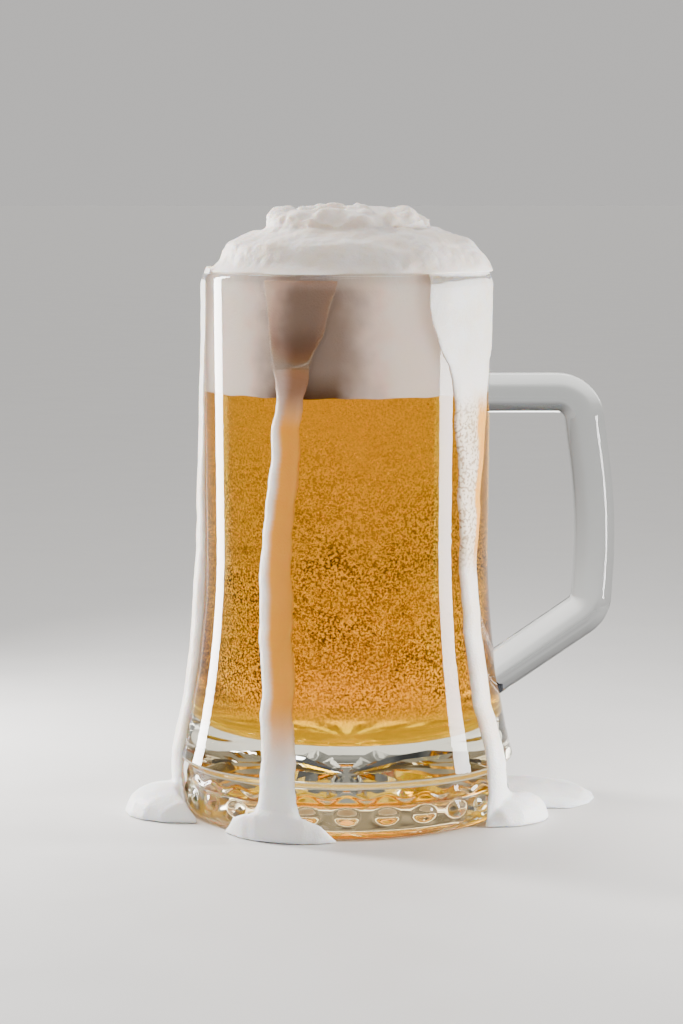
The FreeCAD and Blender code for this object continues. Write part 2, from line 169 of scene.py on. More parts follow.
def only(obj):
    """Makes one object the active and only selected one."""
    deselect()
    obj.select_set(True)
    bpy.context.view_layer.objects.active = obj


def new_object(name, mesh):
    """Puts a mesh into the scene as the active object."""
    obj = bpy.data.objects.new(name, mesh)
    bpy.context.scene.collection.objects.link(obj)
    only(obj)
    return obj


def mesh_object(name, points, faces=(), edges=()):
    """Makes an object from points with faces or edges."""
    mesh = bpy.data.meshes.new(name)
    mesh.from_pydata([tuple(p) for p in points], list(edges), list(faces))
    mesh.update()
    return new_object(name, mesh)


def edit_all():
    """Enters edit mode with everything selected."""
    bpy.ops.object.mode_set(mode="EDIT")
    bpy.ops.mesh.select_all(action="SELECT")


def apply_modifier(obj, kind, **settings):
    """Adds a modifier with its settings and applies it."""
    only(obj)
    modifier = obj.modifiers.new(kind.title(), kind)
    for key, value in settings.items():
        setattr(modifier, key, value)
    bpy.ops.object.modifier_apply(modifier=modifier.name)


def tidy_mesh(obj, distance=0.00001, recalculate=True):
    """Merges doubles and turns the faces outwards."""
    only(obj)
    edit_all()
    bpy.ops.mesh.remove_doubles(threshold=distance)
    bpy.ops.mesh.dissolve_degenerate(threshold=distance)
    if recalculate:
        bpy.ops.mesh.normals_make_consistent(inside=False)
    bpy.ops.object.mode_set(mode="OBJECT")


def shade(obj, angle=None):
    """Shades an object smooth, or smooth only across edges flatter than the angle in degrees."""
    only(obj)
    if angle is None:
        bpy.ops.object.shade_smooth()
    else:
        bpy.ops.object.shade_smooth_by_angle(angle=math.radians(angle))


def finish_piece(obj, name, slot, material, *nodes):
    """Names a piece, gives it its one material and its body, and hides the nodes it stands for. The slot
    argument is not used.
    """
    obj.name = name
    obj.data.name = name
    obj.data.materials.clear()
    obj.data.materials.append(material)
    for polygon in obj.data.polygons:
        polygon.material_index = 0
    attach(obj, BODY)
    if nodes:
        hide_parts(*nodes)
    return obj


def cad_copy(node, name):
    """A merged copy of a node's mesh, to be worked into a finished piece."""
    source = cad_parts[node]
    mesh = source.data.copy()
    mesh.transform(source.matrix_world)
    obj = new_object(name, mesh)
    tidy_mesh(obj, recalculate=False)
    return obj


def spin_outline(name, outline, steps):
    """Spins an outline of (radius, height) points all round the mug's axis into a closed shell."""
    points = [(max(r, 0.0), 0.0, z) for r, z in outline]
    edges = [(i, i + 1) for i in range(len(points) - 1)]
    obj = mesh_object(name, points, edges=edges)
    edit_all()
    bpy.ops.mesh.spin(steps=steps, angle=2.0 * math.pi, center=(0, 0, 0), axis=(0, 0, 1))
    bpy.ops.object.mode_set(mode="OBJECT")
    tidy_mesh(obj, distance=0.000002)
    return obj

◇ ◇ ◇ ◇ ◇

### Exercise brief
Extract all of the data above without altering anything.

### In response
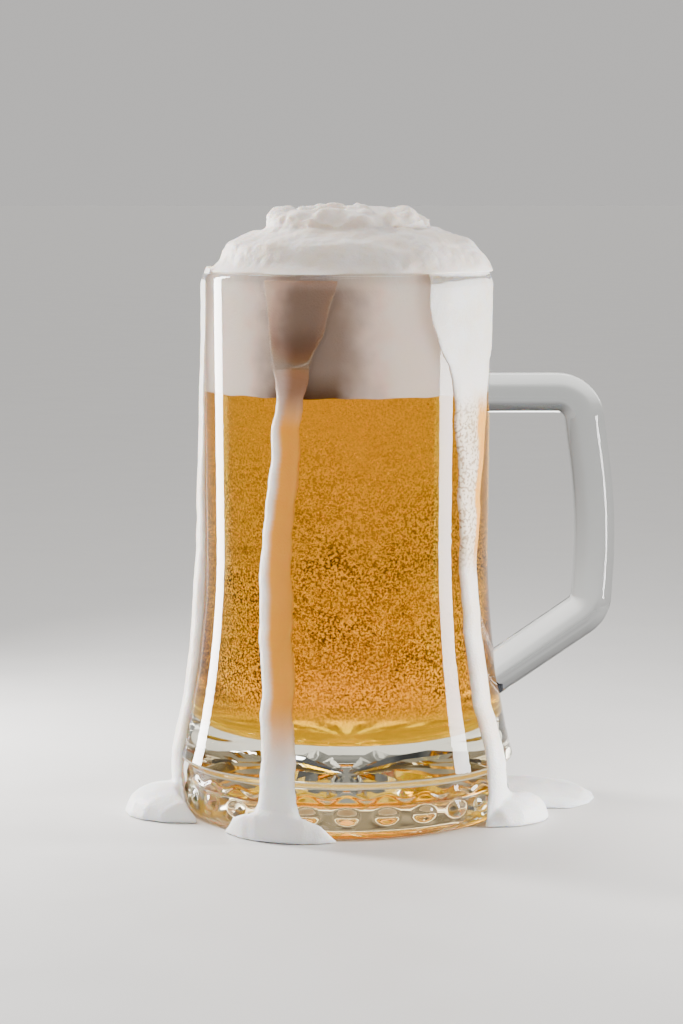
The FreeCAD and Blender code for this object continues. Write part 2, from line 169 of scene.py on. More parts follow.
def only(obj):
    """Makes one object the active and only selected one."""
    deselect()
    obj.select_set(True)
    bpy.context.view_layer.objects.active = obj


def new_object(name, mesh):
    """Puts a mesh into the scene as the active object."""
    obj = bpy.data.objects.new(name, mesh)
    bpy.context.scene.collection.objects.link(obj)
    only(obj)
    return obj


def mesh_object(name, points, faces=(), edges=()):
    """Makes an object from points with faces or edges."""
    mesh = bpy.data.meshes.new(name)
    mesh.from_pydata([tuple(p) for p in points], list(edges), list(faces))
    mesh.update()
    return new_object(name, mesh)


def edit_all():
    """Enters edit mode with everything selected."""
    bpy.ops.object.mode_set(mode="EDIT")
    bpy.ops.mesh.select_all(action="SELECT")


def apply_modifier(obj, kind, **settings):
    """Adds a modifier with its settings and applies it."""
    only(obj)
    modifier = obj.modifiers.new(kind.title(), kind)
    for key, value in settings.items():
        setattr(modifier, key, value)
    bpy.ops.object.modifier_apply(modifier=modifier.name)


def tidy_mesh(obj, distance=0.00001, recalculate=True):
    """Merges doubles and turns the faces outwards."""
    only(obj)
    edit_all()
    bpy.ops.mesh.remove_doubles(threshold=distance)
    bpy.ops.mesh.dissolve_degenerate(threshold=distance)
    if recalculate:
        bpy.ops.mesh.normals_make_consistent(inside=False)
    bpy.ops.object.mode_set(mode="OBJECT")


def shade(obj, angle=None):
    """Shades an object smooth, or smooth only across edges flatter than the angle in degrees."""
    only(obj)
    if angle is None:
        bpy.ops.object.shade_smooth()
    else:
        bpy.ops.object.shade_smooth_by_angle(angle=math.radians(angle))


def finish_piece(obj, name, slot, material, *nodes):
    """Names a piece, gives it its one material and its body, and hides the nodes it stands for. The slot
    argument is not used.
    """
    obj.name = name
    obj.data.name = name
    obj.data.materials.clear()
    obj.data.materials.append(material)
    for polygon in obj.data.polygons:
        polygon.material_index = 0
    attach(obj, BODY)
    if nodes:
        hide_parts(*nodes)
    return obj


def cad_copy(node, name):
    """A merged copy of a node's mesh, to be worked into a finished piece."""
    source = cad_parts[node]
    mesh = source.data.copy()
    mesh.transform(source.matrix_world)
    obj = new_object(name, mesh)
    tidy_mesh(obj, recalculate=False)
    return obj


def spin_outline(name, outline, steps):
    """Spins an outline of (radius, height) points all round the mug's axis into a closed shell."""
    points = [(max(r, 0.0), 0.0, z) for r, z in outline]
    edges = [(i, i + 1) for i in range(len(points) - 1)]
    obj = mesh_object(name, points, edges=edges)
    edit_all()
    bpy.ops.mesh.spin(steps=steps, angle=2.0 * math.pi, center=(0, 0, 0), axis=(0, 0, 1))
    bpy.ops.object.mode_set(mode="OBJECT")
    tidy_mesh(obj, distance=0.000002)
    return obj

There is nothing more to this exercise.